Una destra poco centrista e molto confusa incapace di gestire il momento sottovoce preferendo dar voce ai proclami urlati. Ci sono i Salvini e le Meloni forse forti di un consenso che striscia via social ma che "nelle stanze che contano" si è un po' perso, ci sono defezioni nel partito caro al presidente Berlusconi non a torto viziate nel giudizio: il sospetto che le defezioni forziste che hanno salvato (o contribuito almeno a salvarlo) l'avvocato Conte siano avvenute sotto la regia del presidente azzurro è pensiero diffuso.
E poi c'è il centro, un centro democratico, zibaldonesco, dove confluiscono esuli erranti dai vari partiti e/o movimento sorti e caduti nel giro di mezza legislatura. Una fetta invogliante di voti prima ancora che di uomini, capaci quando serve, ma serviva davvero?, di essere l'ago della bilancia della politica italiana.
Se tutto questo trambusto ha sancito la fine del Matteo toscano, ha anche sancito quanto poco possa durare la sinistra così come è ora.
Zingaretti e i suoi sono al governo a tavolino, coi Cinque stelle in una maggioranza che più innaturale di così non si potrebbe.
E se i piddini sono tutto sommato in equilibrio i pentastellati dopo il silenzio di questi giorni torneranno a far di conto con le beghe interne che dall'inizio della legislatura li coinvolgono.
L'aspetto che forse a tanti è sfuggita in questa fiducia molto minimal con cui si è permesso di fare sopravvivere il governo dell'avvocato Conte è che li stesso burlando quasi quell'"aiutateci" ha pure seminato nel vento viziatoato delle Camere i germogli di quello che presto o tardi sarà il suo partito, in quel gruppo misto che sta al centro della tavola, che invoglia i commensali come il migliore dei carrelli dei bolliti.

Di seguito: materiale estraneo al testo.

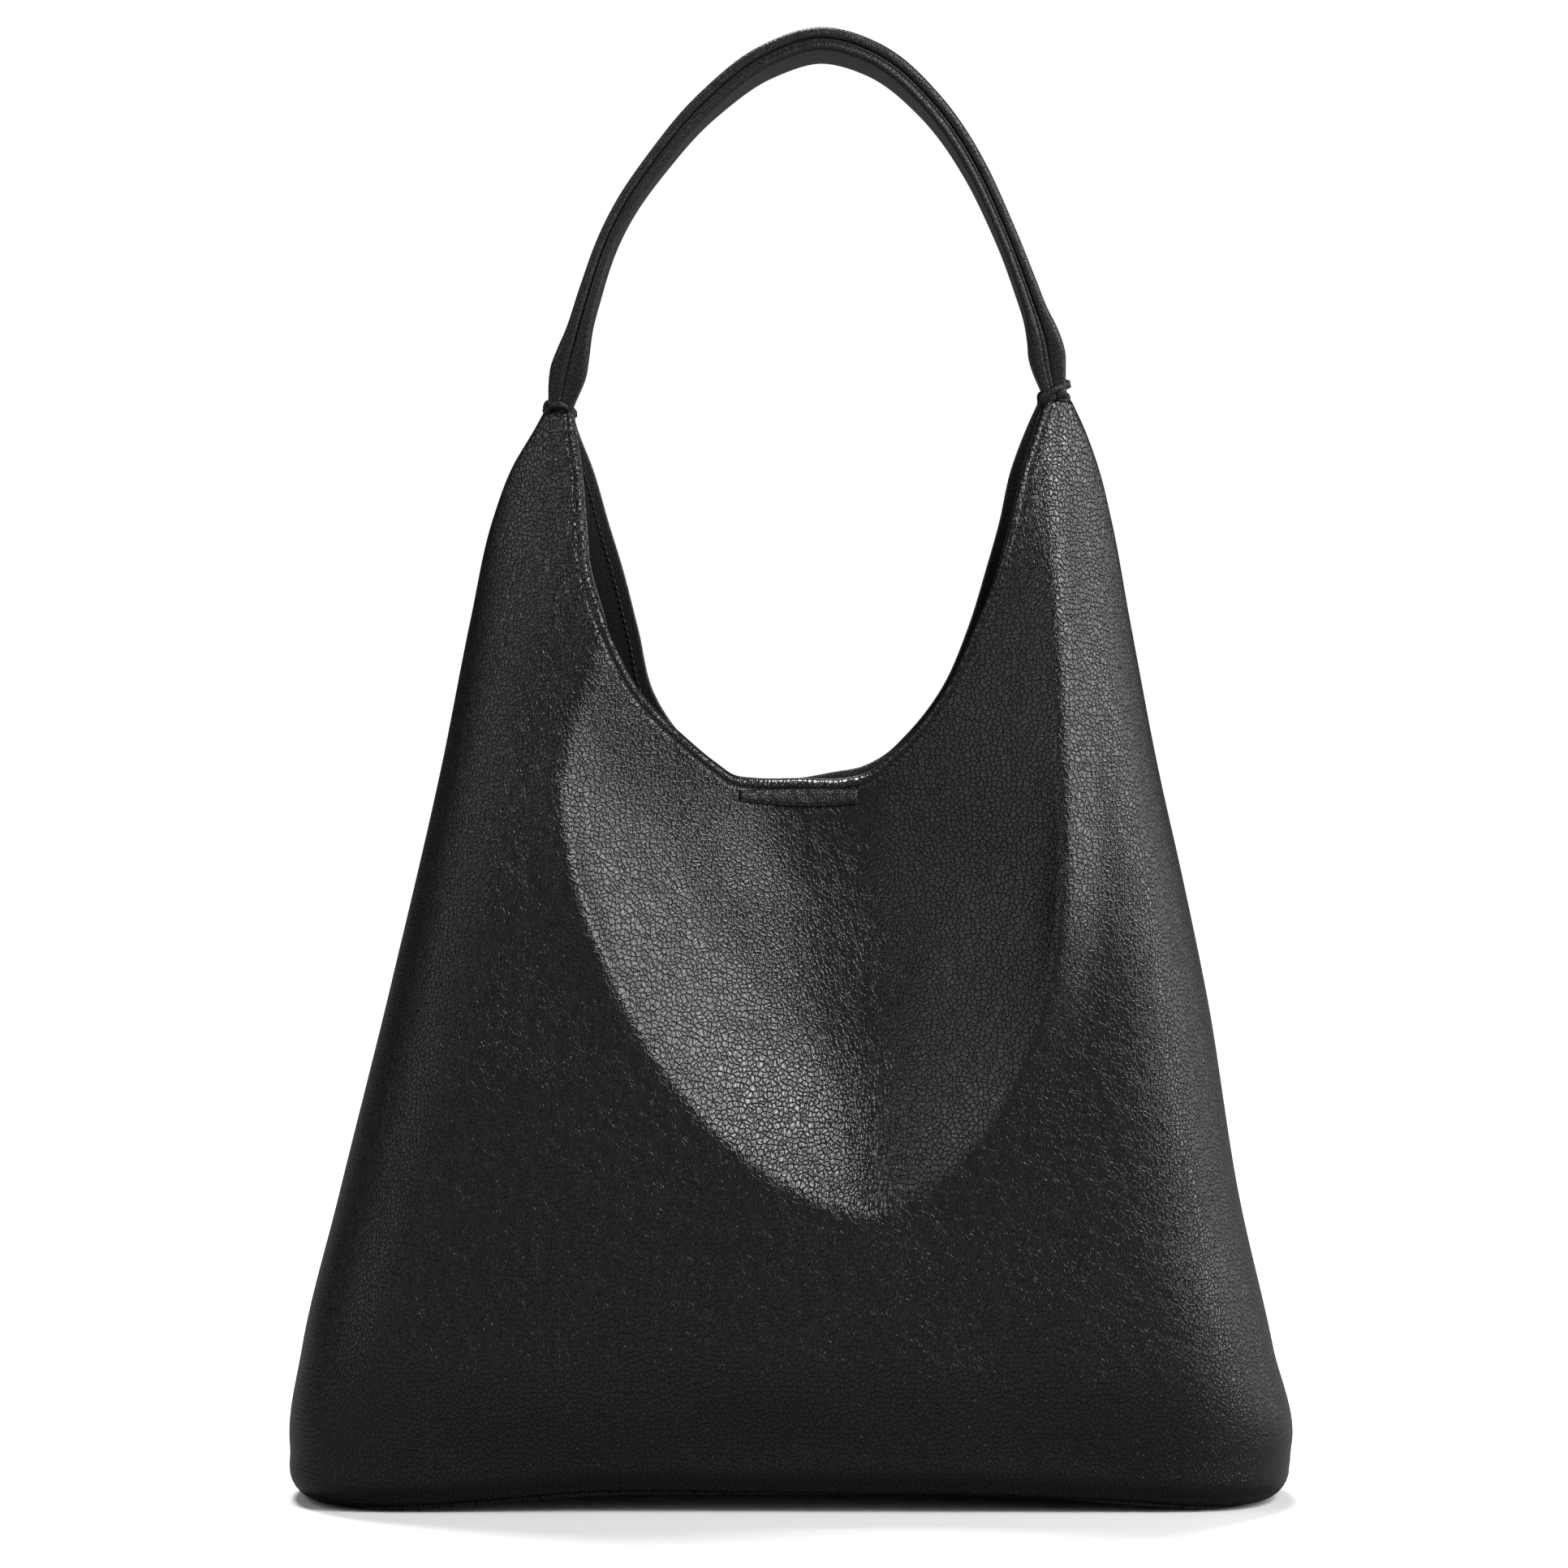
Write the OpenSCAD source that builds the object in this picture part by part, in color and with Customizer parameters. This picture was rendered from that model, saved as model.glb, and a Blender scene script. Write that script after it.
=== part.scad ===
// Slouchy hobo shoulder bag: a tapering soft leather body on a boxed base, a scooped mouth between two
// horns, and one folded leather strap from horn to horn. +Z up, front facing -Y, origin under the middle.

/* [Body] */
// Width across the base
bag_w = 400; // [380:1:420]
// Depth, front to back
bag_d = 120; // [110:1:126]
// Height of the lowest point of the mouth's edge
mouth_z = 285; // [280:1:290]
// Height at which the panels' horns end
tip_z = 424; // [422:1:426]
// How far each side draws in for each unit of height
side_taper = 0.206; // [0.200:0.001:0.212]
// Sideways lean of the strap's top
top_lean = 11; // [0:0.5:12]
// Radius with which the walls roll under the base
base_roll = 12; // [10:0.5:14]

/* [Layers] */
// Thickness of the shell leather
leather_t = 1.4; // [1.2:0.1:1.4]
// Thickness of the facing leather inside the mouth
facing_t = 1; // [0.8:0.1:1]
// Thickness of the lining cloth
lining_t = 0.6; // [0.4:0.1:0.6]
// Width of the facing below the mouth's edge
facing_w = 28; // [24:1:32]

/* [Mouth] */
// Half of the outside depth at the middle of the closed mouth
mouth_half = 6.8; // [6.8:0.1:7.2]
// Half-width of the front's dish, from its middle to its ridge
dish_w = 100; // [95:1:105]
// Height of the front's dish, from the mouth down to its ridge
dish_h = 172; // [165:1:175]
// Height of the back's dish
back_dish_h = 110; // [100:1:112]
// Height of the fold that the front lip opens about
lip_fold_z = 126; // [124:1:130]

/* [Strap] */
// Height of the strap's highest point
strap_top = 585; // [580:1:590]
// Half-distance between the two strap joints
joint_x = 98; // [96:1:100]
// Height of the strap joints
joint_z = 438; // [437:1:439]
// Width of the band, front to back
strap_w = 28; // [24:1:28]
// Thickness of the folded band
strap_t = 9.2; // [8:0.2:10]

/* [Fittings] */
// Diameter of the magnetic snap's halves
snap_r = 8; // [7:0.5:8]
// Height of the snap's middle
snap_z = 272; // [270:1:273]
// Length of the inner zip
zip_l = 150; // [130:1:150]
// Height of the inner zip
zip_z = 195; // [190:1:196]

/* [Hidden] */

leather_c = [0.06, 0.06, 0.065];
facing_c = [0.10, 0.10, 0.11];
lining_c = [0.20, 0.19, 0.18];
board_c = [0.42, 0.36, 0.28];
metal_c = [0.55, 0.55, 0.57];
thread_c = [0.03, 0.03, 0.03];

columns = 32;
roll_rows = 3;
wall_rows = 14;
horn_u = 0.875;          // columns beyond this share of the half-width end on the horn's tip
column_bend = 3;         // how late a column leaves its straight line for the mouth's edge
horn_z = 390;            // the horns start to round off here
horn_round = 5.3;
depth_z = 470;           // height at which the body's depth would run out
depth_n = 2.2;
corner_low = 4;          // squareness of the plan outline at the base, and at the tips
corner_high = 2.4;
thin_n = 0.6;            // how an inward offset fades out towards the side seam
seam_gap = 0.3;
kerf = 0.5;
skin_gap = 0.3;
edge_drop = 6;           // overlap of the lining behind the facing's lower edge

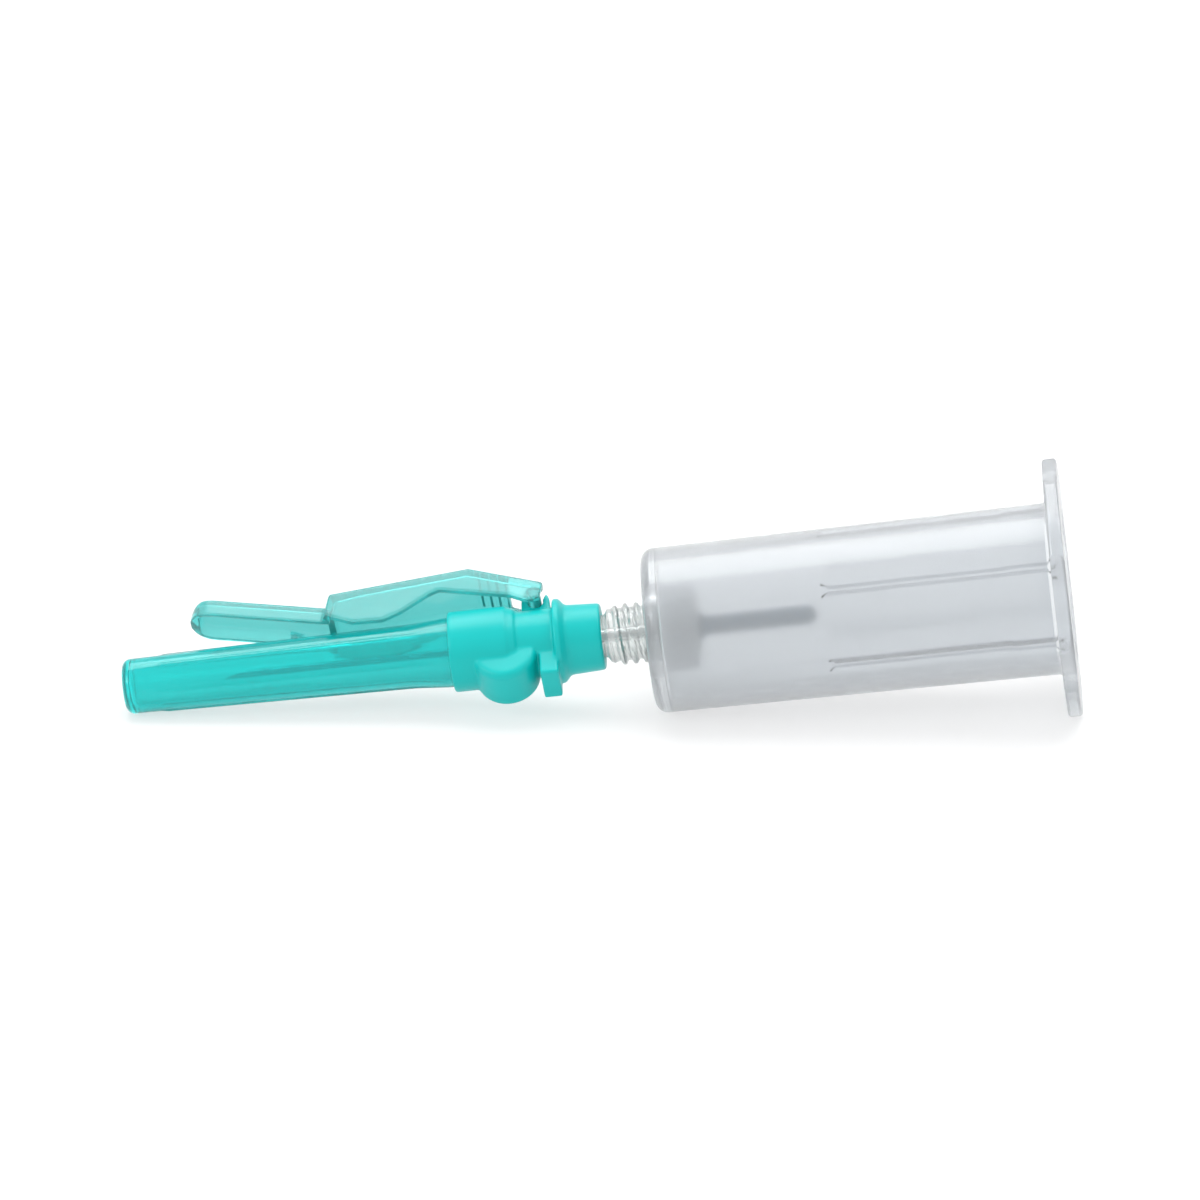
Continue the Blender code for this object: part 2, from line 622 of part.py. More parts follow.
def shield_body(hollow):
    """Loft of the shield's outside, or of the hollow that is cut out of it."""
    tops, rims = shield_lines()
    tip = -SHIELD_REACH
    step = tip + TONGUE_LENGTH
    wide = step + STEP_SLOPE
    round_end = TONGUE_WIDTH / 2
    moved = {step: step + WIDE_WALL, wide: wide + WIDE_WALL, LUG_OVERHANG: LUG_OVERHANG + OVERRUN}
    places = {tip + round_end * share for share in (0.0, 0.06, 0.2, 0.45, 0.75, 1.0)}
    places |= {place for place, _ in rims} | {-HUMP_AHEAD_OF_PIVOT}
    sections = []
    for x in sorted(places):
        half_width = TONGUE_WIDTH / 2 if x <= step else WIDE_WIDTH / 2
        wall = TONGUE_WALL if x <= step else WIDE_WALL
        ahead = x - tip
        if ahead < round_end:
            half_width = max(math.sqrt(round_end ** 2 - (round_end - ahead) ** 2), TONGUE_END_WIDTH / 2)
        top = between(x, tops)
        rim = between(x, rims)
        if not hollow:
            sections.append(shield_section(x, half_width, top, rim, TOP_EDGE_RADIUS))
        elif ahead > TONGUE_END_WALL:
            place = moved.get(x, x)
            sections.append(shield_section(place, half_width - wall, top - wall, rim - HOLLOW_DROP,
                                           TOP_EDGE_RADIUS / 2))
    return loft(sections)


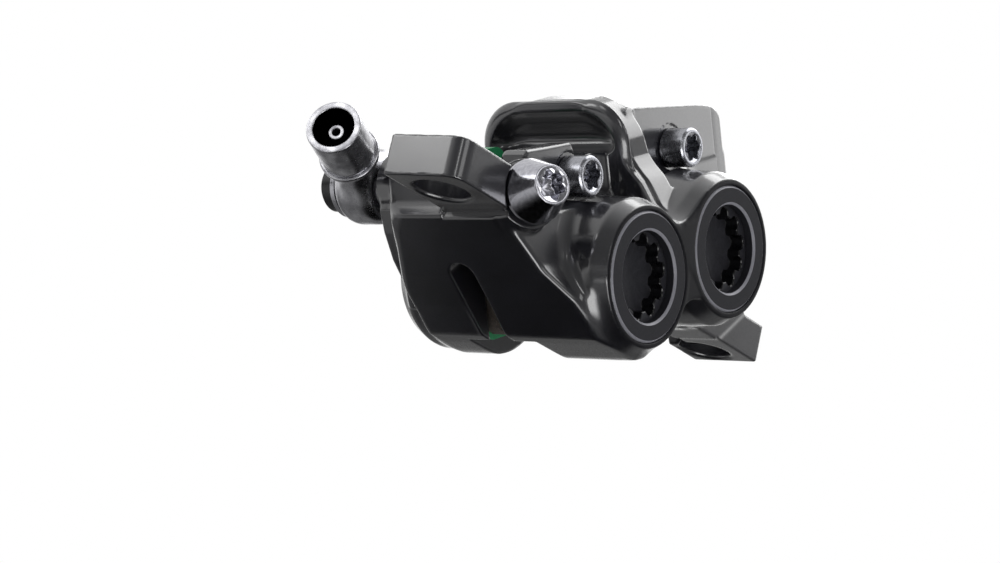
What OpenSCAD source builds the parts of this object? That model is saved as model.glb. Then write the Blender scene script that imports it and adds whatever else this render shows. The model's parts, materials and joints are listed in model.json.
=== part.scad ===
// Four-piston disc brake caliper for a bicycle, post mount, with its pads,
// pistons, screws and hose fitting. Millimetres.
// X runs along the line of the two mounting holes, Y along the rotor axis with
// the bore caps on the minus side, Z away from the rotor centre.
// The origin is midway between the mounting holes on the mounting face.

/* [Mounting] */
// distance between the two mounting holes
mount_spacing = 74.2; // [74:0.1:74.4]
// radius of each mounting hole
mount_hole_r = 4.2; // [3.3:0.1:4.4]
// thickness of the mounting ears
ear_thick = 6.4; // [5:0.1:8]
// width of the mounting ears along the rotor axis
ear_width = 12.5; // [11:0.1:13]

/* [Layout] */
// rotor mid-plane, from the line of the mounting holes
rotor_y = 7.2; // [6:0.1:9]
// tilt of the piston row from the line of the mounting holes
row_tilt = 30.5; // [25:0.5:35]
// middle of the piston row along X
row_x = 6.9; // [4:0.1:9]
// middle of the piston row along Z
row_z = 5.1; // [3:0.1:7]
// distance between neighbouring pistons
piston_spacing = 23; // [22:0.1:25]
// width of the slot the rotor runs in
slot_width = 4.4; // [4.3:0.1:5]
// radius of the rotor that the slot is cut for
rotor_r = 90; // [80:1:101]

/* [Pistons and pads] */
// piston radius
piston_r = 8.5; // [8:0.1:9]
// piston length
piston_len = 9; // [8:0.1:9.5]
// radial running clearance of the pistons and pad screws
running_gap = 0.06; // [0.02:0.01:0.1]
// gap between facing pad linings at rest
pad_gap = 2.6; // [2.2:0.1:3]
// lining thickness
lining_thick = 2.6; // [1.5:0.1:3]
// backing plate thickness
plate_thick = 2; // [1.6:0.1:2.2]
// height of the pad retaining screws above the piston row
screw_rise = 15.9; // [15:0.1:17]
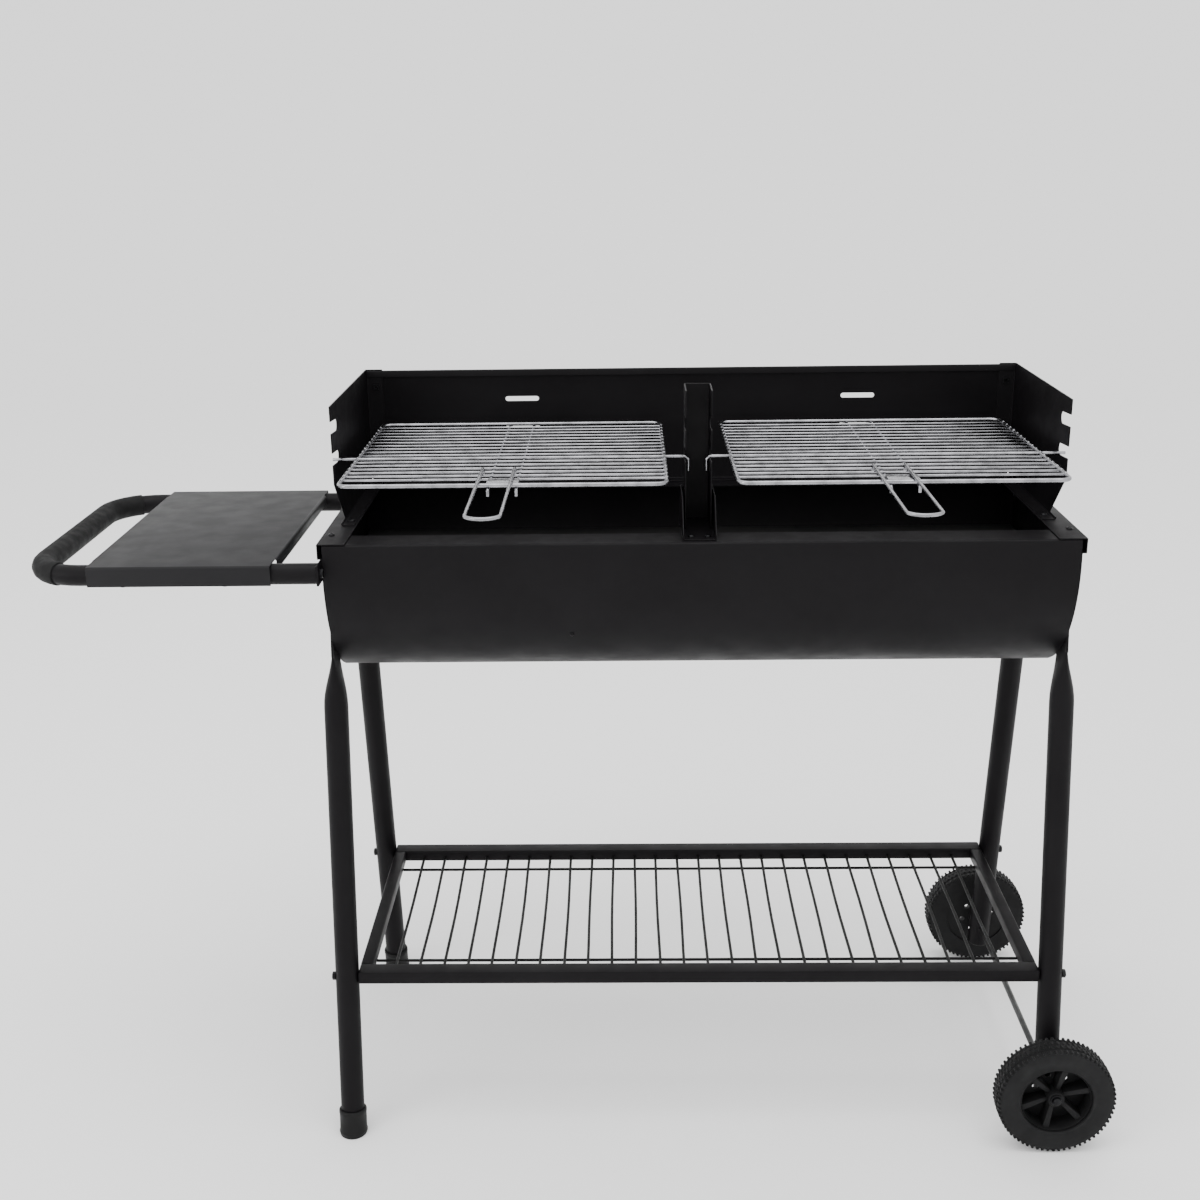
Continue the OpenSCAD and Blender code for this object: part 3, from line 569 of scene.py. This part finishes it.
def windshield():
    """Back plate with its foot, hem and slots, and the two side plates with wings and feet."""
    low, high = span("windshield_back")
    mid = high.y - SHEET / 2
    bend = 2
    back = folded_sheet("back_plate", "X", (low.x, high.x), (low.y, low.z + SHEET / 2), 0,
                        [mid - bend - low.y, (bend, 90), high.z - low.z - SHEET - bend - 1.2, (1.2, 180), 7])
    slots = [slot_cutter((side * GRID_X, high.y, SLOT_Z + level), "X", "Z", 45, 6.5, 30)
             for side in (-1, 1) for level in (0, LEVEL_STEP)]
    cut(back, joined("slot_cutters", slots))
    fit(soften(back, 0.3, 1, 60), BLACK_PAINT, "black_paint", "trolley", "windshield_back")

    low, high = span("windshield_side_right")
    x = high.x - SHEET / 2
    wing_y = high.y - SHEET / 2
    foot = 4
    side = folded_sheet("side_plate_right", "Z", (low.z + foot, high.z), (x, low.y), 90,
                        [wing_y - bend - low.y, (bend, 90), 22 - bend], thickness=0)
    for y0, z0, y1, z1 in ((NOTCH_FRONT, 846, -95.5, 808), (-95.5, 808, -83.5, 787.5)):
        open_edit(side)
        bpy.ops.mesh.bisect(plane_co=spot(x, y0, z0), plane_no=(0, z1 - z0, y0 - y1), clear_outer=True)
        close_edit()
    refine(side, "SOLIDIFY", thickness=SHEET * MM, offset=0)
    cut(side, notch_cutters(x))
    base = folded_sheet("side_foot", "Y", (-80, wing_y - 3), (x - 16, low.z + SHEET / 2), 0,
                        [16 - bend, (bend, 90), foot - bend - SHEET / 2])
    side = joined("side_plate_right", [side, base])
    soften(side, 0.3, 1, 60)
    both_sides(side, "side_plate", BLACK_PAINT, "black_paint", "trolley", "windshield_side")


def centre_post():
    """The notched channel that carries both grids' inner ends, and its foot over the front rim."""
    low, high = span("centre_post")
    front, back = NOTCH_FRONT, high.y - SHEET / 2
    half, bend = 16 - SHEET / 2, 2
    channel = folded_sheet("post_channel", "Z", (low.z + SHEET, high.z), (-half, front), 90,
                           [back - bend - front, (bend, -90), 2 * (half - bend), (bend, -90),
                            back - bend - front])
    cut(channel, notch_cutters(0))
    half, cheek = 20 - SHEET / 2, 44
    rise = cheek - SHEET / 2 - bend
    foot = folded_sheet("post_foot", "Y", (low.y, high.y), (-half, low.z + cheek), -90,
                        [rise, (bend, 90), 2 * (half - bend), (bend, 90), rise])
    bisect(foot, spot(0, -116, low.z + cheek), (0, -33, 38))
    post = joined("grid_post", [channel, foot])
    fit(soften(post, 0.3, 1, 60), BLACK_PAINT, "black_paint", "trolley", "centre_post")


# ---------------------------------------------------------------- charcoal grates

def charcoal_grates():
    low, high = span("charcoal_grate_right")
    bend = 2
    drop = high.z - low.z - SHEET / 2 - bend
    edge = high.y - SHEET / 2
    sheet = folded_sheet("charcoal_grate_right", "X", (low.x, high.x), (-edge, low.z), 90,
                         [drop, (bend, -90), 2 * (edge - bend), (bend, -90), drop])
    middle = (low.x + high.x) / 2
    slots = [slot_cutter((middle + side * 103, (row - 3.5) * 30, high.z), "X", "Y", 192, 8, 12)
             for side in (-1, 1) for row in range(8)]
    cut(sheet, joined("grate_slots", slots))
    soften(sheet, 0.3, 1, 60)
    both_sides(sheet, "coal_grate", GRATE_PAINT, "grate_steel", "charcoal_grate", "charcoal_grate", True)


# ---------------------------------------------------------------- cooking grids

SPINE_X = 16
BAR_Z = 869.7
BAR_FIRST = -185
BAR_STEP = 18.3125
BARS = 17
REST_BAR = 6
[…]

Riprenderanno i lavori per vaccinazioni (nota dolentissima di questo governo incapace di incrociare esigenze sanitarie e consegne dei vaccini), DPCM multicolore, attivazioni del Ristori Quinques e quindi discussione dello Scostamento di bilancio, Recovery Plan.
Come direbbero i più colti, di carne al fuoco ce n'è e forse capiremo anche noi del popolino come uscirne. Spaventa il fumo di questo fuoco che potrà offuscare la nostra vista e potremmo non accorgerci fra le note di agenzia che l'avvocato Conte ha presentato formale richiesta per creare un suo partito/ movimento.
Ipotesi questa tutt'altro che lontana, specie ora che l'avvocato ha salvato capra, cavoli e poltrona.